Now, let’s think about what this looks like for AI algorithms. First, it seems pretty obvious that taking these tests would do little to discriminate among worse and better algorithms. Tests use a pretty narrow set of task formats, and it is easy to over-optimize to those formats. I’m frankly more impressed by ChatGPT’s performance on ill-structured chatbot interactions with humans than I am with its ability to nail a standardized test. They are called standardized tests for a reason; they are very well-defined and predictable in structure and content. Why would anyone believe that an AI algorithm or model that performs well on standardized tests is a more powerful or better model than one that can handle a wide variety of challenging yet non-standardized tasks?

And as for the specific-test-to-general-knowledge inference, what I termed the validity problem, it seems that AI is more like the housepainter from Seattle than we care to admit. He was a great conversant on physics, yet no one would mistake him for a university physicist. My mentor in graduate school, Andy DiSessa, described expert physics knowledge as having a very precise structure; true experts can traverse the connections from more superficial answers back to foundational principles.

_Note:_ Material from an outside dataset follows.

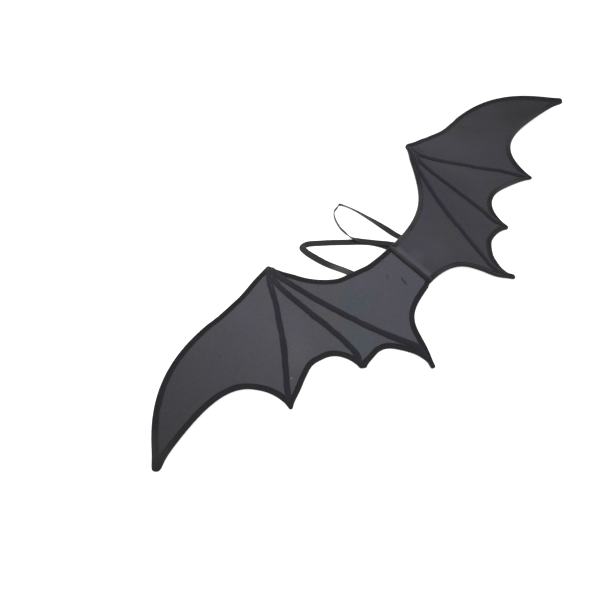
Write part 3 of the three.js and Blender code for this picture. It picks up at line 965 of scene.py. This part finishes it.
def thread_body(spine, up, radius):
    """Points and faces of one short rounded thread along its spine. up points away from the cloth."""
    aside = unit(np.cross(spine[-1] - spine[0], up))
    share = np.array(THREAD_SHARES)[:, None, None]
    angle = np.linspace(0, 2 * math.pi, THREAD_SIDES, endpoint=False)[None, :, None]
    thin = radius * np.sqrt(np.maximum(0.06, 1 - share ** 2))
    sink = radius * (0.5 - 1.1 * share ** 2)
    ring = aside * np.cos(angle) + up * np.sin(angle)
    return swept(spine[:, None, :] + ring * thin + up * sink)


def thread_piece(name, bodies, material):
    points, faces, count = [], [], 0
    for more_points, more_faces in bodies:
        faces += [[k + count for k in face] for face in more_faces]
        points.append(more_points)
        count += len(more_points)
    points = np.concatenate(points)
    return make_piece(name, points, outward(points, faces), material)


def stitch_bodies(line, way):
    """Short stitches that follow a line of points, one a pitch."""
    runs, up = run_lengths(line), np.array([0, 0, way], float)
    bodies = []
    for start in np.arange(STITCH_PITCH / 2, runs[-1] - STITCH_PITCH, STITCH_PITCH):
        where = start + np.linspace(0, STITCH_LENGTH, len(THREAD_SHARES))
        bodies.append(thread_body(sampled(line, runs, where), up, THREAD_RADIUS))
    return bodies


def loose_threads_and_flecks(name, rows, material):
    """Bits of thread, lint, and pale flecks painted as glints, that lie on the left wing, each a little bent.
    """
    rng = np.random.default_rng(SEEDS[name])
    bodies = []
    for start, end, radius, height in rows:
        start, end = np.array(start, float), np.array(end, float)
        share = np.linspace(0, 1, len(THREAD_SHARES))[:, None]
        aside = np.array([end[1] - start[1], start[0] - end[0]]) * rng.uniform(-0.05, 0.05)
        flat = (start + (end - start) * share + aside * np.sin(math.pi * share)) * [-1, 1]
        rise = cloth_rise(flat, -1, SEEDS["left"])
        spine = lifted(flat, -1, CLOTH_TOP + rise + height)
        bodies.append(thread_body(spine, np.array([0, 0, 1.0]), radius))
    return thread_piece(name, bodies, material)


def fibre_piece(name, side, seed, material):
    """Stray fibres of the felt that stand off the outer fold of the tape, each a thin closed spike."""
    rng = np.random.default_rng(seed)
    outer, inner = EDGES[side]
    runs = EDGE_ALONG[side]
    where = np.sort(rng.uniform(3, runs[-1] - 3, FIBRES))
    at = lambda line: sampled(line, runs, where)
    away, along = unit(at(outer) - at(inner)), at(tangents(outer))
    swing, rise = rng.uniform(-1.2, 1.2, (2, FIBRES))
    plan = away * np.cos(swing)[:, None] + along * np.sin(swing)[:, None]
    heading = unit(np.stack([side * plan[:, 0], plan[:, 1], 0.8 * np.sin(rise)], 1))
    middle = BINDING_HEIGHT / 2
    roots = lifted(at(outer) - 0.5 * away, side, middle * (1 + 0.55 * np.sin(rise)))
    tips = roots + heading * rng.uniform(*FIBRE_LENGTHS, FIBRES)[:, None]
    across = unit(np.cross(heading, [0, 0, 1.0]))
    over = np.cross(across, heading)
    points, faces = [], []
    for root, tip, a, b in zip(roots, tips, across * FIBRE_RADIUS, over * FIBRE_RADIUS):
        base = len(points)
        points += [root + a, root - 0.5 * a + 0.87 * b, root - 0.5 * a - 0.87 * b, tip]
        faces += [[base + 2, base + 1, base], [base, base + 1, base + 3]]
        faces += [[base + 1, base + 2, base + 3], [base + 2, base, base + 3]]
    points = np.array(points)
    return make_piece(name, points, outward(points, faces), material)


def binding_stitch_lines(side):
    mid = BINDING_HEIGHT / 2
    flat = edge_points(side, STITCH_INSET * BINDING_WIDTH)[3:-3]
    return [(lifted(flat, side, mid + way * STITCH_HEIGHT * mid), way) for way in (1, -1)]


# Materials

def add_node(material, kind):
    return material.node_tree.nodes.new("ShaderNode" + kind)


def feed(node, values):
    """Links or sets a node's sockets, each given by its name or number with a socket or a plain value."""
    for key, value in values.items():
        if isinstance(value, bpy.types.NodeSocket):
            node.id_data.links.new(value, node.inputs[key])
        else:
            node.inputs[key].default_value = value


def new_material(name):
    material = bpy.data.materials.new(name)
    material.use_nodes = True
    material.node_tree.nodes.clear()
    output, shader = add_node(material, "OutputMaterial"), add_node(material, "BsdfPrincipled")
    feed(output, {"Surface": shader.outputs["BSDF"]})
    return material, shader


def add_noise(material, coordinates, scale, detail, roughness=0.5):
    noise = add_node(material, "TexNoise")
    feed(noise, {"Vector": coordinates, "Scale": scale, "Detail": detail, "Roughness": roughness})
    return noise.outputs["Fac"]


def add_mix(material, share, a, b):
    """Mixes two colours. Each is a socket or a value, and so is the share."""
    mix = add_node(material, "Mix")
    mix.data_type = "RGBA"
    feed(mix, {0: share, 6: a, 7: b})
    return mix.outputs[2]


def add_range(material, value, low, high, to_low, to_high):
    node = add_node(material, "MapRange")
    values = {"Value": value, "From Min": low, "From Max": high, "To Min": to_low, "To Max": to_high}
    feed(node, values)
    return node.outputs["Result"]


def add_math(material, operation, a, b):
    node = add_node(material, "Math")
    node.operation = operation
    feed(node, {0: a, 1: b})
    return node.outputs[0]


def add_spot(material, where, spot):
    """How much of a spot's colour shows: its share at its place, and none beyond its reach."""
    x, y = spot["at"]
    middle = (x * MM, (y + SEAM_TOP_UP) * MM, float(relief(x, y) + CLOTH_TOP) * MM)
    distance = add_node(material, "VectorMath")
    distance.operation = "DISTANCE"
    feed(distance, {0: where, 1: middle})
    reach = spot["reach"] * MM
    falloff = add_range(material, distance.outputs["Value"], 0.2 * reach, reach, spot["share"], 0)
    falloff.node.interpolation_type = "SMOOTHSTEP"
    return falloff


def add_band(material, where, band):
    """How much of a band's colour shows: none before its start along the axis, all of it past its end."""
    split = add_node(material, "SeparateXYZ")
    feed(split, {0: where})
    shift = SEAM_TOP_UP if band["axis"] == "Y" else 0
    low, high = (band["from"] + shift) * MM, (band["to"] + shift) * MM
    return add_range(material, split.outputs[band["axis"]], low, high, 0, 1)


def add_tones(material, where, name, colour):
    """The colour with the spots and bands that are listed for a name."""
    for spot in SPOTS.get(name, []):
        colour = add_mix(material, add_spot(material, where, spot), colour, screen(spot["colour"]))
    for band in BANDS.get(name, []):
        colour = add_mix(material, add_band(material, where, band), colour, screen(band["colour"]))
    return colour


def object_coordinates(material):
    return add_node(material, "TexCoord").outputs["Object"]


def weave_coordinates(material):
    node = add_node(material, "UVMap")
    node.uv_map = "weave"
    return node.outputs["UV"]


def add_wave(material, coordinates, direction, pitch):
    """Ridges across a direction, a pitch in metres apart."""
    wave = add_node(material, "TexWave")
    wave.bands_direction = direction
    feed(wave, {"Vector": coordinates, "Scale": 2 * math.pi / (20 * pitch)})
    return wave.outputs["Fac"]


def add_bump(material, shader, height, distance):
    node = add_node(material, "Bump")
    feed(node, {"Height": height, "Distance": distance})
    feed(shader, {"Normal": node.outputs["Normal"]})


def screen(colour):
    """A shader's colour from red, green and blue as they show on the screen, from 0 to 255."""
    channels = [c / 255 for c in colour]
    return tuple(c / 12.92 if c <= 0.04045 else ((c + 0.055) / 1.055) ** 2.4 for c in channels) + (1,)


def tinted(material, where, felt_look):
    """The main colour of a felt, with soft patches of its three tints."""
    first, second, third = [screen(tint) for tint in felt_look["tints"]]
    patches = felt_look["nap"]["patches"]
    share = add_range(material, add_noise(material, where, patches, 1), 0.4, 0.6, 0, 1)
    colour = add_mix(material, share, first, second)
    share = add_range(material, add_noise(material, where, 1.6 * patches, 1), 0.5, 0.66, 0, 1)
    colour = add_mix(material, share, colour, third)
    return add_mix(material, 0.7, screen(felt_look["base"]), colour)


def felt(name):
    """Matte brushed cloth: patches of tint, a mottled nap and short fibres."""
    material, shader = new_material(name)
    where = object_coordinates(material)
    colour = add_tones(material, where, name, tinted(material, where, FELTS[name]))
    nap = add_noise(material, where, 420, 3, 0.6)
    darker = add_range(material, nap, 0.4, 0.75, 0, 0.16)
    fibres = add_noise(material, where, 1900, 2, 0.7)
    height = add_math(material, "ADD", fibres, add_math(material, "MULTIPLY", nap, 1.5))
    add_bump(material, shader, height, FELTS[name]["nap"]["fuzz"])
    feed(shader, {
        "Base Color": add_mix(material, darker, colour, BLACK),
        "Roughness": add_range(material, nap, 0.3, 0.7, 0.86, 0.98),
        "Sheen Weight": FELTS[name]["nap"]["sheen"],
        "Sheen Roughness": 0.5,
        "Specular IOR Level": 0.2,
    })
    return material


def elastic(name, base):
    """Woven elastic band: fine ribs across it and cords along it."""
    material, shader = new_material(name)
    weave = weave_coordinates(material)
    across = add_wave(material, weave, "Y", 0.0008)
    cords = add_wave(material, weave, "X", 0.0012)
    lines = add_math(material, "MULTIPLY", across, add_range(material, cords, 0, 1, 0.5, 1))
    colour = add_tones(material, object_coordinates(material), name, screen(base))
    gaps = add_range(material, lines, 0, 1, 0.4, 0)
    feed(shader, {
        "Base Color": add_mix(material, gaps, colour, BLACK),
        "Roughness": 0.75,
        "Sheen Weight": 0.15,
        "Specular IOR Level": 0.3,
    })
    add_bump(material, shader, lines, 0.0002)
    return material


def thread(name, base):
    """Twisted thread, darker between its strands."""
    material, shader = new_material(name)
    twist = add_noise(material, object_coordinates(material), 2500, 1)
    darker = tuple(c * 0.7 for c in screen(base)[:3]) + (1,)
    feed(shader, {"Base Color": add_mix(material, twist, darker, screen(base)), "Roughness": 0.6})
    add_bump(material, shader, twist, 0.0001)
    return material


def floor_material():
    material, shader = new_material("floor")
    feed(shader, {
        "Base Color": (0.92, 0.92, 0.92, 1),
        "Roughness": 1.0,
        "Specular IOR Level": 0.0,
        "Emission Color": (1, 1, 1, 1),
        "Emission Strength": 0.75,
    })
    return material


# Scene

def place_piece(piece, node):
    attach(piece, "root")
    if node is not None:
        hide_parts(node)
    return piece


def build_wing(hand, rib_felt, sewing, stray):
    side, seed = SIDES[hand], SEEDS[hand]
    cloth, size, area = wing_cloth(f"cloth_{hand}", side, seed, felt(f"cloth_{hand}"))
    place_piece(cloth, f"wing_cloth_{hand}")
    binding = sweep_piece(f"binding_{hand}", binding_rings(side, seed + 10), felt(f"tape_{hand}"))
    trim = [place_piece(binding, f"edge_binding_{hand}")]
    for index, name in enumerate(n for n in RIBS if n.endswith(hand)):
        rib = sweep_piece(name.replace("rib", "tape"), rib_rings(name, side, seed + 20 + 7 * index), rib_felt)
        trim.append(place_piece(rib, name))
    stitches = [body for line, way in binding_stitch_lines(side) for body in stitch_bodies(line, way)]
    sewn = thread_piece(f"stitches_{hand}", stitches, sewing)
    fibres = fibre_piece(f"fibres_{hand}", side, seed + 60, stray)
    for piece in (sewn, fibres):
        trim.append(place_piece(piece, None))


def build_wings():
    rib_felt = felt("rib_tape")
    sewing = thread("sewing_thread", (34, 34, 36))
    stray = thread("stray_fibres", (56, 56, 59))
    for hand in SIDES:
        build_wing(hand, rib_felt, sewing, stray)
    dark = loose_threads_and_flecks("dark_threads", DARK_THREADS, thread("dark_thread", (52, 50, 58)))
    # painted highlight: the pale flecks by the left shoulder stand for glints
    light = loose_threads_and_flecks("lint_and_glints", LINT_AND_GLINTS, thread("lint_and_glints", (150, 150, 153)))
    for piece in (dark, light):
        place_piece(piece, None)
    place_piece(sweep_piece("seam_tape", seam_rings(), felt("seam_tape")), "seam_band")
    band = elastic("strap_elastic", (52, 54, 55))
    for name in STRAPS:
        strap = sweep_piece(name.replace("strap", "elastic"), strap_rings(name), band)
        place_piece(strap, name)


def build_floor():
    half, below = 3.0, -0.0004
    corners = [(-half, -half, below), (half, -half, below), (half, half, below), (-half, half, below)]
    mesh = bpy.data.meshes.new("floor")
    mesh.from_pydata(corners, [], [(0, 1, 2, 3)])
    mesh.materials.append(floor_material())
    floor = add_object("floor", mesh)


def add_light(name, at, aim, size, power):
    data = bpy.data.lights.new(name, "AREA")
    data.shape = "DISK"
    data.size = size
    data.energy = power
    light = add_object(name, data)
    light.location = at
    light.rotation_mode = "QUATERNION"
    light.rotation_quaternion = (Vector(aim) - Vector(at)).to_track_quat("-Z", "Y")


def build_light():
    world = bpy.data.worlds.new("studio")
    world.use_nodes = True
    feed(world.node_tree.nodes["Background"], {"Color": (1, 1, 1, 1), "Strength": 0.35})
    bpy.context.scene.world = world
    add_light("softbox", at=(-0.12, 0.12, 0.6), aim=(-0.05, 0, 0), size=0.5, power=2.6)


def build_camera():
    """The photograph's camera: its place in metres, and its right, up and backward directions."""
    at = (-0.2442, -0.0634, 0.4037)
    right = (0.734, -0.6788, -0.0225)
    up = (0.641, 0.6814, 0.3534)
    back = (-0.2246, -0.2738, 0.9352)
    data = bpy.data.cameras.new("camera")
    data.sensor_width = 36
    data.lens = 18.82
    data.clip_start = 0.01
    camera = add_object("camera", data)
    axes = Matrix((right, up, back)).transposed()
    camera.matrix_world = Matrix.Translation(at) @ axes.to_4x4()
    bpy.context.scene.camera = camera


build_camera()
build_wings()
build_floor()
build_light()
bpy.context.scene.view_settings.view_transform = "Standard"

They have a very well-organized topology of a very large number of pieces of knowledge and there principles that organize the nature and types of connections within their knowledge base mirror the epistemology of physics. They allow the expert to confirm that a specific application of physics is well-grounded in foundational principles, and for the expert to provide deeper and deeper explanations. This is where the housepainter from Seattle quickly came up short.

Today’s large language models have a different epistemology, one based on the sequential connectivity of word frequencies in sentences. I have no idea how we go from sequential word frequencies (a horizontal topology) to the applied-to-axiomatic structure that characterizes expertise (a vertical topology). But I am sure we are not there yet. And thus passing a human test is not a valid indication that the AI model or algorithm is developing knowledge like that of a human expert. Today’s generative AI is more like the housepainter from Seattle than we care to admit, and the news stories about AI models passing tests do a disservice by trivializing the nature of expertise in a domain.

My recommendations:

Computer scientists should take the lead in informing people that human exams are not good ways to measure the strengths of AI algorithms or models.
Computer scientists must also take the lead in informing people that the comparison of AI to people by way of score rankings on human exams is a faulty comparison.
Finally, learning scientists like me should take the lead in helping people think about how to improve human assessment now that we have more powerful machines. Old tests are not sacred cows; they were simply the best available proxies we had for a person’s general knowledge, skills, and abilities in a domain. Although educators use long-standing formats for exams, the science of building assessments of human skill has advanced massively in the past decades, and we’re well poised to help educators to create new exams to measure the abilities of humans as they work with powerful tools to solve challenging problems.

Jeremy Roschelle is Executive Director of Learning Sciences Research at Digital Promise and a Fellow of the International Society of the Learning Sciences.